11.1 Conceptual approach

Package wyz.code.rdoc provides an API you can use to generate your manual pages. The approach followed is different from already well known documentation generation approaches, utils and roxygen2 approaches. Refer to vignette named tutorial of wyz.code.rdoc for a detailed explanations of approaches and comparison with wyz.code.rdoc.

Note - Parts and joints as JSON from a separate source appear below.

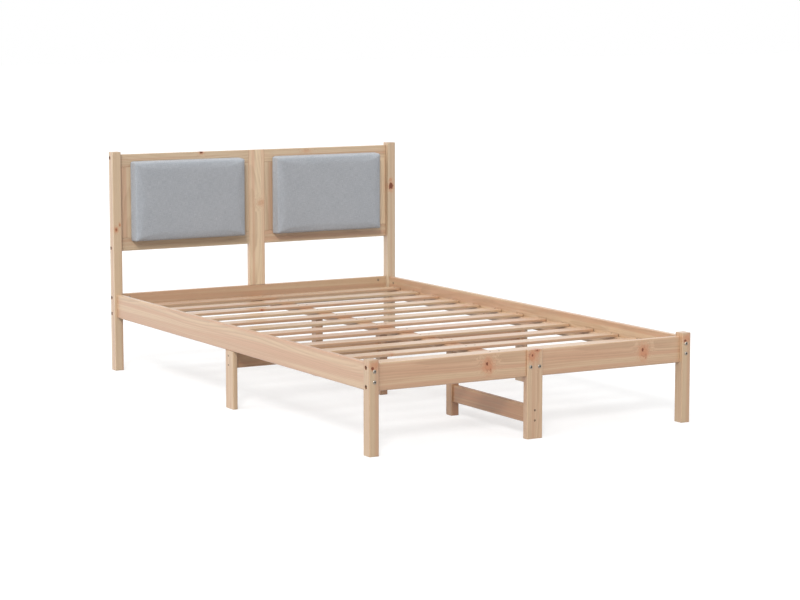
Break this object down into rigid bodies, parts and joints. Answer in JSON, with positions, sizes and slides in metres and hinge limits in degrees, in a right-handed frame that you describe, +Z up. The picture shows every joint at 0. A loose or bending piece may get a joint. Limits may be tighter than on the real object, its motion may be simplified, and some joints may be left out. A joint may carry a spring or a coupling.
{
  "type": "bed frame",
  "caption": "Slatted bed frame in pine with bolted rails on square legs and a low headboard that holds upholstered panels.",
  "frame": {"origin": "on the floor under the middle of the outline", "axes": "+Z up, +Y from the foot end towards the headboard, +X to the right as seen from the foot end"},
  "size_m": [1.255, 2.061, 0.85],
  "materials": {
    "pine": "satin clear-coated pine",
    "panel_board": "raw plywood",
    "panel_fabric": "grey-blue linen-look weave",
    "zinc_steel": "bright zinc plate"
  },
  "bodies": {
    "root": {"head_post_left": "pine", "head_post_right": "pine", "foot_leg_left": "pine", "foot_leg_right": "pine", "side_rail_left": "pine", "side_rail_right": "pine", "foot_rail_left": "pine", "foot_rail_right": "pine", "middle_foot_leg": "pine", "head_rail": "pine", "side_leg_left": "pine", "side_leg_right": "pine", "cross_beam": "pine", "centre_beam": "pine", "centre_leg_1": "pine", "centre_leg_2": "pine", "centre_leg_3": "pine", "stretcher": "pine", "slat_ledger_left": "pine", "slat_ledger_right": "pine", "slat_01": "pine", "slat_02": "pine", "slat_03": "pine", "slat_04": "pine", "slat_05": "pine", "slat_06": "pine", "slat_07": "pine", "slat_08": "pine", "slat_09": "pine", "slat_10": "pine", "slat_11": "pine", "slat_12": "pine", "slat_13": "pine", "headboard_top_rail_left": "pine", "headboard_top_rail_right": "pine", "headboard_bottom_rail_left": "pine", "headboard_bottom_rail_right": "pine", "headboard_outer_stile_left": "pine", "headboard_outer_stile_right": "pine", "headboard_inner_stile_left": "pine", "headboard_inner_stile_right": "pine", "headboard_centre_board": "pine", "panel_board_left": "panel_board", "panel_board_right": "panel_board", "panel_cushion_left": "panel_fabric", "panel_cushion_right": "panel_fabric", "button_head_bolts": "zinc_steel", "sunk_bolts": "zinc_steel"}
  },
  "joints": []
}
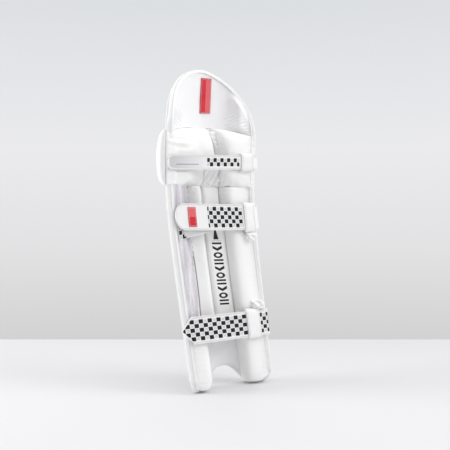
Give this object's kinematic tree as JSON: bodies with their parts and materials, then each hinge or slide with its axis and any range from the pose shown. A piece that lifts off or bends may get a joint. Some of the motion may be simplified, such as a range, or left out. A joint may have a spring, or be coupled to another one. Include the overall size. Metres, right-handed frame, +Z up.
{
  "type": "cricket batting pad",
  "caption": "Upright batting leg guard that wraps round shin and knee, with padded front rolls, inner cushions, a rounded top flap, an instep arch and hook-and-loop straps across the back.",
  "frame": {"origin": "middle of the base of the bounding box, where the pad stands", "axes": "+Z up the leg, -Y the wearer's side with the straps, +Y the front that faces the bowler, +X to the right seen from the wearer's side"},
  "size_m": [0.288, 0.1098, 0.6846],
  "materials": {
    "white_cover": "soft white coated cover with a fine grain and a low sheen",
    "lining_fabric": "close-woven pale lining",
    "wing_fabric": "soft brushed fabric, pale lavender grey",
    "foam": "dense closed-cell foam board",
    "cane": "split cane, plain",
    "check_webbing": "white webbing with a stitched border and a black checkered print",
    "hook_and_loop": "hook-and-loop pile",
    "red_patch": "plain red moulded patch with a stitched rim"
  },
  "bodies": {
    "pad": {"inner_lining": "lining_fabric", "shin_foam_board": "foam", "front_face": "white_cover", "top_flap_lining": "lining_fabric", "top_flap_foam_board": "foam", "top_flap_face": "white_cover", "edge_piping": "white_cover", "instep_binding": "white_cover", "front_bolster_1": "white_cover", "cane_rod_1": "cane", "front_bolster_2": "white_cover", "cane_rod_2": "cane", "front_bolster_3": "white_cover", "cane_rod_3": "cane", "front_bolster_4": "white_cover", "cane_rod_4": "cane", "front_bolster_5": "white_cover", "cane_rod_5": "cane", "front_bolster_6": "white_cover", "cane_rod_6": "cane", "front_bolster_7": "white_cover", "cane_rod_7": "cane", "knee_roll_lower": "white_cover", "knee_roll_core_lower": "foam", "knee_roll_middle": "white_cover", "knee_roll_core_middle": "foam", "knee_roll_upper": "white_cover", "knee_roll_core_upper": "foam", "knee_side_pad_left": "white_cover", "knee_side_pad_right": "white_cover", "knee_cushion_left": "white_cover", "knee_cushion_right": "white_cover", "kneecap_gusset": "white_cover", "ankle_bolster_left": "white_cover", "calf_bolster_left": "white_cover", "shin_strip_pad": "white_cover", "calf_bolster_right": "white_cover", "calf_wing": "wing_fabric", "top_strap_anchor": "check_webbing", "top_strap_keeper": "white_cover", "middle_strap_anchor": "check_webbing", "middle_strap_keeper": "white_cover", "bottom_strap_anchor": "check_webbing", "bottom_strap_keeper": "white_cover", "top_flap_patch": "red_patch"},
    "top_strap_band": {"top_strap": "check_webbing", "top_strap_hook_patch": "hook_and_loop"},
    "top_strap_under_tab": {"top_strap_tab": "check_webbing", "top_strap_loop_patch": "hook_and_loop"},
    "middle_strap_band": {"middle_strap": "check_webbing", "middle_strap_hook_patch": "hook_and_loop", "middle_strap_patch": "red_patch"},
    "middle_strap_under_tab": {"middle_strap_tab": "check_webbing", "middle_strap_loop_patch": "hook_and_loop"},
    "bottom_strap_band": {"bottom_strap": "check_webbing", "bottom_strap_hook_patch": "hook_and_loop"},
    "bottom_strap_under_tab": {"bottom_strap_tab": "check_webbing", "bottom_strap_loop_patch": "hook_and_loop"}
  },
  "joints": [
    {"name": "top_strap_swing", "type": "hinge", "parent": "pad", "child": "top_strap_band", "pos_m": [0.04348, -0.04424, 0.4815], "axis": [-0.012, -0.0352, 0.9993], "range_deg": [0, 130]},
    {"name": "top_strap_tab_lift", "type": "hinge", "parent": "pad", "child": "top_strap_under_tab", "pos_m": [-0.10977, -0.03879, 0.4815], "axis": [-0.012, -0.0352, 0.9993], "range_deg": [-39, 0]},
    {"name": "middle_strap_swing", "type": "hinge", "parent": "pad", "child": "middle_strap_band", "pos_m": [0.05325, -0.04242, 0.365], "axis": [-0.0982, 0.0291, 0.9947], "range_deg": [0, 130]},
    {"name": "middle_strap_tab_lift", "type": "hinge", "parent": "pad", "child": "middle_strap_under_tab", "pos_m": [-0.10234, -0.03697, 0.365], "axis": [-0.0982, 0.0291, 0.9947], "range_deg": [-39, 0]},
    {"name": "bottom_strap_swing", "type": "hinge", "parent": "pad", "child": "bottom_strap_band", "pos_m": [0.05682, -0.04858, 0.135], "axis": [-0.1336, 0.0396, 0.9902], "range_deg": [0, 130]},
    {"name": "bottom_strap_tab_lift", "type": "hinge", "parent": "pad", "child": "bottom_strap_under_tab", "pos_m": [-0.06947, -0.04313, 0.135], "axis": [-0.1336, 0.0396, 0.9902], "range_deg": [-39, 0]}
  ],
  "couplings": [
    {"joint": "top_strap_tab_lift", "follows": "top_strap_swing", "ratio": -0.3},
    {"joint": "middle_strap_tab_lift", "follows": "middle_strap_swing", "ratio": -0.3},
    {"joint": "bottom_strap_tab_lift", "follows": "bottom_strap_swing", "ratio": -0.3}
  ]
}
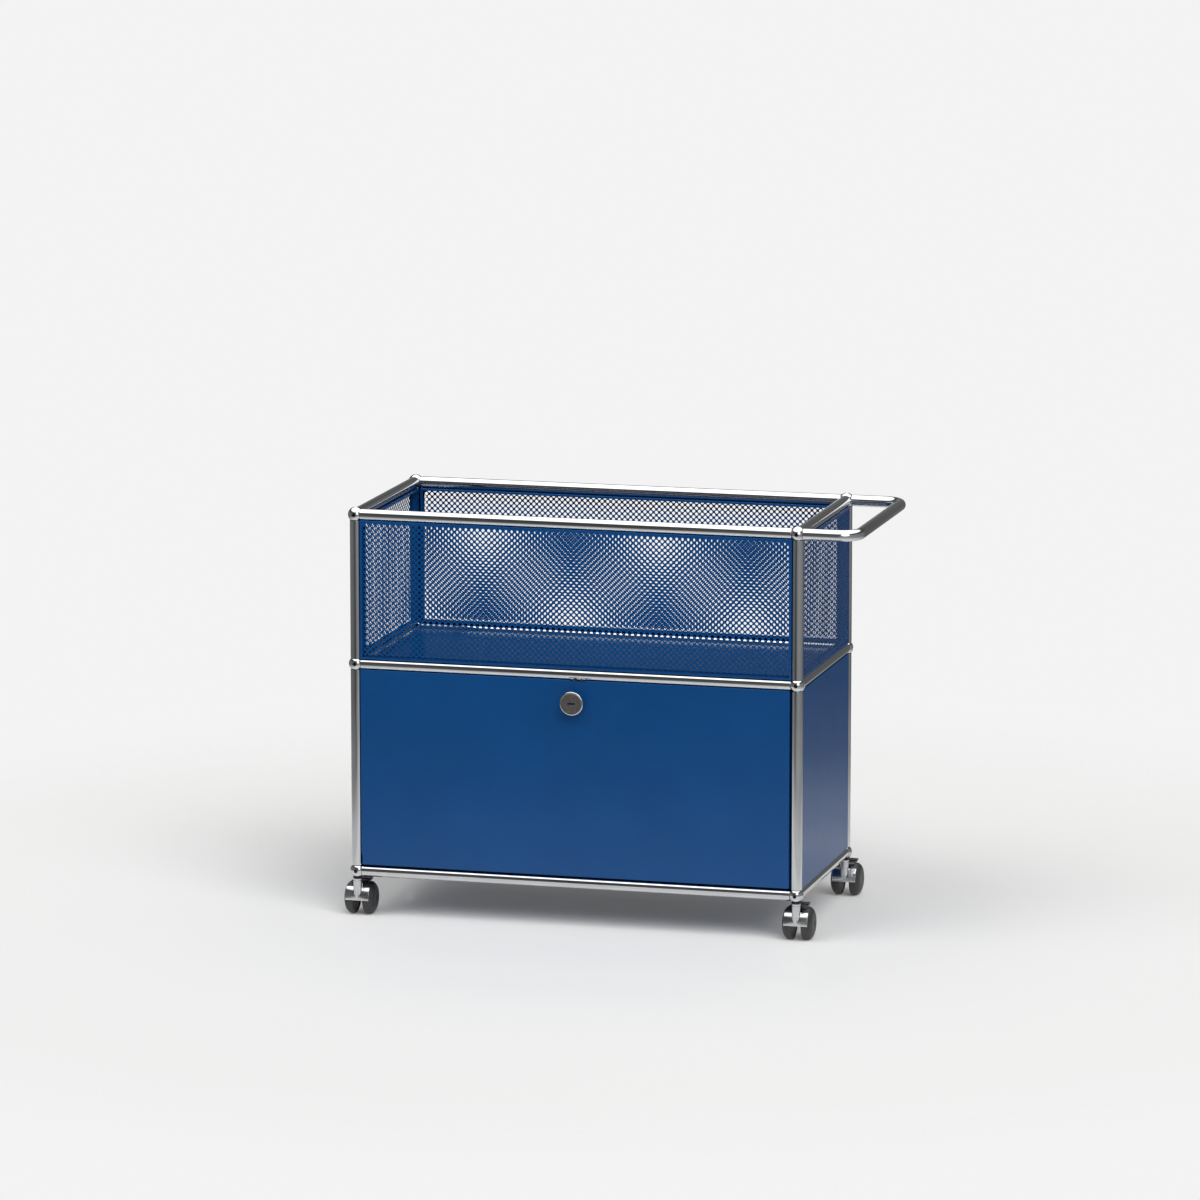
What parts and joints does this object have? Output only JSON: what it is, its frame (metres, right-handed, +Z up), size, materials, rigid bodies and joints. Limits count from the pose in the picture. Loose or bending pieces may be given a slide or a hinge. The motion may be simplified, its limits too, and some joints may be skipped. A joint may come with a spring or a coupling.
{
  "type": "media trolley",
  "caption": "Rolling media trolley of chromed tubes and balls with blue panels: open perforated basket above, lockable drop-down door below, push handle on one end.",
  "frame": {"origin": "on the floor, under the middle of the trolley's outer box", "axes": "+X to the end with the push handle, -Y to the door side, +Z up"},
  "size_m": [0.882, 0.425, 0.69],
  "materials": {
    "chrome": "polished",
    "blue_paint": "satin powder coat",
    "knob_metal": "brushed",
    "wheel_black": "satin",
    "lever_black": "satin"
  },
  "bodies": {
    "frame": {"ball_bottom_front_left": "chrome", "ball_bottom_front_right": "chrome", "ball_bottom_back_left": "chrome", "ball_bottom_back_right": "chrome", "ball_middle_front_left": "chrome", "ball_middle_front_right": "chrome", "ball_middle_back_left": "chrome", "ball_middle_back_right": "chrome", "ball_top_front_left": "chrome", "ball_top_front_right": "chrome", "ball_top_back_left": "chrome", "ball_top_back_right": "chrome", "rail_bottom_front": "chrome", "rail_bottom_back": "chrome", "rail_bottom_left": "chrome", "rail_bottom_right": "chrome", "rail_middle_front": "chrome", "rail_middle_back": "chrome", "rail_middle_left": "chrome", "rail_middle_right": "chrome", "rail_top_front": "chrome", "rail_top_back": "chrome", "rail_top_left": "chrome", "rail_top_right": "chrome", "post_lower_front_left": "chrome", "post_lower_front_right": "chrome", "post_lower_back_left": "chrome", "post_lower_back_right": "chrome", "post_upper_front_left": "chrome", "post_upper_front_right": "chrome", "post_upper_back_left": "chrome", "post_upper_back_right": "chrome", "push_handle": "chrome", "mesh_panel_front": "blue_paint", "mesh_panel_back": "blue_paint", "mesh_panel_left": "blue_paint", "mesh_panel_right": "blue_paint", "back_panel": "blue_paint", "side_panel_left": "blue_paint", "side_panel_right": "blue_paint", "tray_floor": "blue_paint", "base_panel": "blue_paint"},
    "door": {"door_panel": "blue_paint"},
    "lock": {"lock_knob": "knob_metal"},
    "caster_front_left": {"caster_front_left_housing": "chrome"},
    "caster_front_left_brake": {"caster_front_left_brake": "lever_black"},
    "caster_front_left_wheel_left": {"caster_front_left_wheel_left": "wheel_black"},
    "caster_front_left_wheel_right": {"caster_front_left_wheel_right": "wheel_black"},
    "caster_front_right": {"caster_front_right_housing": "chrome"},
    "caster_front_right_brake": {"caster_front_right_brake": "lever_black"},
    "caster_front_right_wheel_left": {"caster_front_right_wheel_left": "wheel_black"},
    "caster_front_right_wheel_right": {"caster_front_right_wheel_right": "wheel_black"},
    "caster_back_left": {"caster_back_left_housing": "chrome"},
    "caster_back_left_brake": {"caster_back_left_brake": "lever_black"},
    "caster_back_left_wheel_left": {"caster_back_left_wheel_left": "wheel_black"},
    "caster_back_left_wheel_right": {"caster_back_left_wheel_right": "wheel_black"},
    "caster_back_right": {"caster_back_right_housing": "chrome"},
    "caster_back_right_brake": {"caster_back_right_brake": "lever_black"},
    "caster_back_right_wheel_left": {"caster_back_right_wheel_left": "wheel_black"},
    "caster_back_right_wheel_right": {"caster_back_right_wheel_right": "wheel_black"}
  },
  "joints": [
    {"name": "door_hinge", "type": "hinge", "parent": "frame", "child": "door", "pos_m": [-0.0405, -0.1875, 0.102], "axis": [1, 0, 0], "range_deg": [0, 90]},
    {"name": "lock_turn", "type": "hinge", "parent": "door", "child": "lock", "pos_m": [-0.0405, -0.195, 0.383], "axis": [0, -1, 0], "range_deg": [0, 90]},
    {"name": "caster_front_left_swivel", "type": "hinge", "parent": "frame", "child": "caster_front_left", "pos_m": [-0.4155, -0.1875, 0.0655], "axis": [0, 0, 1], "continuous": true},
    {"name": "caster_front_left_wheel_left_spin", "type": "hinge", "parent": "caster_front_left", "child": "caster_front_left_wheel_left", "pos_m": [-0.4155, -0.165, 0.0275], "axis": [1, 0, 0], "continuous": true},
    {"name": "caster_front_left_wheel_right_spin", "type": "hinge", "parent": "caster_front_left", "child": "caster_front_left_wheel_right", "pos_m": [-0.4155, -0.165, 0.0275], "axis": [1, 0, 0], "continuous": true},
    {"name": "caster_front_left_brake_press", "type": "hinge", "parent": "caster_front_left", "child": "caster_front_left_brake", "pos_m": [-0.4155, -0.165, 0.0275], "axis": [-1, 0, 0], "range_deg": [0, 12]},
    {"name": "caster_front_right_swivel", "type": "hinge", "parent": "frame", "child": "caster_front_right", "pos_m": [0.3345, -0.1875, 0.0655], "axis": [0, 0, 1], "continuous": true},
    {"name": "caster_front_right_wheel_left_spin", "type": "hinge", "parent": "caster_front_right", "child": "caster_front_right_wheel_left", "pos_m": [0.3345, -0.165, 0.0275], "axis": [1, 0, 0], "continuous": true},
    {"name": "caster_front_right_wheel_right_spin", "type": "hinge", "parent": "caster_front_right", "child": "caster_front_right_wheel_right", "pos_m": [0.3345, -0.165, 0.0275], "axis": [1, 0, 0], "continuous": true},
    {"name": "caster_front_right_brake_press", "type": "hinge", "parent": "caster_front_right", "child": "caster_front_right_brake", "pos_m": [0.3345, -0.165, 0.0275], "axis": [-1, 0, 0], "range_deg": [0, 12]},
    {"name": "caster_back_left_swivel", "type": "hinge", "parent": "frame", "child": "caster_back_left", "pos_m": [-0.4155, 0.1625, 0.0655], "axis": [0, 0, 1], "continuous": true},
    {"name": "caster_back_left_wheel_left_spin", "type": "hinge", "parent": "caster_back_left", "child": "caster_back_left_wheel_left", "pos_m": [-0.4155, 0.185, 0.0275], "axis": [1, 0, 0], "continuous": true},
    {"name": "caster_back_left_wheel_right_spin", "type": "hinge", "parent": "caster_back_left", "child": "caster_back_left_wheel_right", "pos_m": [-0.4155, 0.185, 0.0275], "axis": [1, 0, 0], "continuous": true},
    {"name": "caster_back_left_brake_press", "type": "hinge", "parent": "caster_back_left", "child": "caster_back_left_brake", "pos_m": [-0.4155, 0.185, 0.0275], "axis": [-1, 0, 0], "range_deg": [0, 12]},
    {"name": "caster_back_right_swivel", "type": "hinge", "parent": "frame", "child": "caster_back_right", "pos_m": [0.3345, 0.1625, 0.0655], "axis": [0, 0, 1], "continuous": true},
    {"name": "caster_back_right_wheel_left_spin", "type": "hinge", "parent": "caster_back_right", "child": "caster_back_right_wheel_left", "pos_m": [0.3345, 0.185, 0.0275], "axis": [1, 0, 0], "continuous": true},
    {"name": "caster_back_right_wheel_right_spin", "type": "hinge", "parent": "caster_back_right", "child": "caster_back_right_wheel_right", "pos_m": [0.3345, 0.185, 0.0275], "axis": [1, 0, 0], "continuous": true},
    {"name": "caster_back_right_brake_press", "type": "hinge", "parent": "caster_back_right", "child": "caster_back_right_brake", "pos_m": [0.3345, 0.185, 0.0275], "axis": [-1, 0, 0], "range_deg": [0, 12]}
  ]
}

In short, while utils generates a documentation template for you to fill in with your documentation content, roxygen2 instruments comments in your code to generate on-demand the documentation by an automated process. In contrary wyz.code.rdoc uses code to generate documentation. The main benefit is that is allows you to customize the result by the code, thus offering a higher degree of freedom, higher reproducibility while saving time.

11.2 Vignettes

Package wyz.code.rdoc provides a vignette named documentation that presents all vignettes of this package to grant an easy navigation. Please refer to this vignette and browse tutorial, use cases, and tips and tricks to know more about wyz.code.rdoc functionalities.

11.3 API

Package wyz.code.rdoc allows to generate all kind of manual pages, in particular manual pages for data, functions, and R objects of various types environment, S3, S4, R6, RC.

The API allows you to meet the real R specification as described in document Writing R extensions, by providing R functions to ease handling of manual pages markup language and of special required constructs.

You may add missing sections, format presentations, x-ref other manual pages, add URLs, change phraseology and/or content as needed. wyz.code.rdoc provides a convenient and easy way to do so. Let’s see how through some examples.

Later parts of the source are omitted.